What are annual contribution limits for a Section 529 Plan? 

The contribution amounts are limited to the amount needed to cover the qualified education expenses for the beneficiary.  Gift tax exclusion limits are $15,000 per donor for 2018 and 2019. If you contribute more than this you will have to file a gift tax return for the year.

How does a Section 529 Plan differ from a Coverdell Education Savings Account?

A major difference between a 529 plan account and a Coverdell account has to do with the age limit of these accounts’ beneficiaries. Money from a Coverdell account must be used by the time the beneficiary is 30 years old. There is no age limit for beneficiaries of 529s. In both cases, however, the account custodian can designate a new beneficiary without having to pay taxes.

Under tax reform, both a 529 plan and a Coverdell account can be used for K-12 education, as well as college and university.

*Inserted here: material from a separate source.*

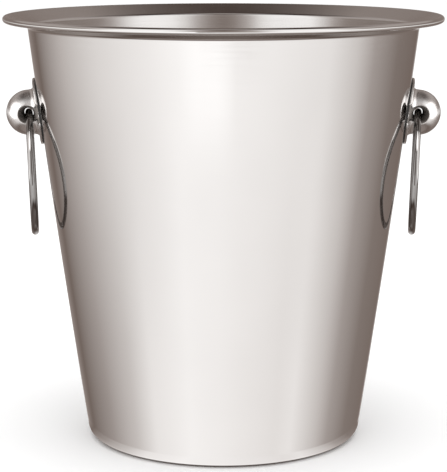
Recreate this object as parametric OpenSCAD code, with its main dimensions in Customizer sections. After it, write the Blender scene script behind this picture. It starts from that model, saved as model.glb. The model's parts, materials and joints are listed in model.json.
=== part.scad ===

Coverdell accounts have a limited total annual contribution of $2,000 per child. States control the amount you can contribute to a 529 plan account, generally there is no cap on annual contributions. Donors should be careful of the annual Gift Tax Exclusion amount, which is $15,000 for 2018 and 2019.

An individual can be a beneficiary of multiple Coverdell accounts, but only a total of $2,000 can be contributed each year. An individual can be the beneficiary of multiple 529 plan accounts and only limits set by the state apply. 

A Coverdell account is only available if the parent’s or individual’s annual income is below $110,000 ($220,000 if married filing jointly) where there is no income limit for contributing to a 529 plan.

How did 529s change after tax reform?

The Section 529 Plan program has been expanded under the tax reform. Up to $10,000 a year can be used from a 529 plan to pay K-12 tuition and expenses for public, private, and religious schools. Prior to tax reform, only Coverdell Savings Accounts (CSA) could be used for primary and secondary school education.

Any remaining amounts in a 529 plan can be rolled over to an ABLE account for the beneficiary or their qualifying relative.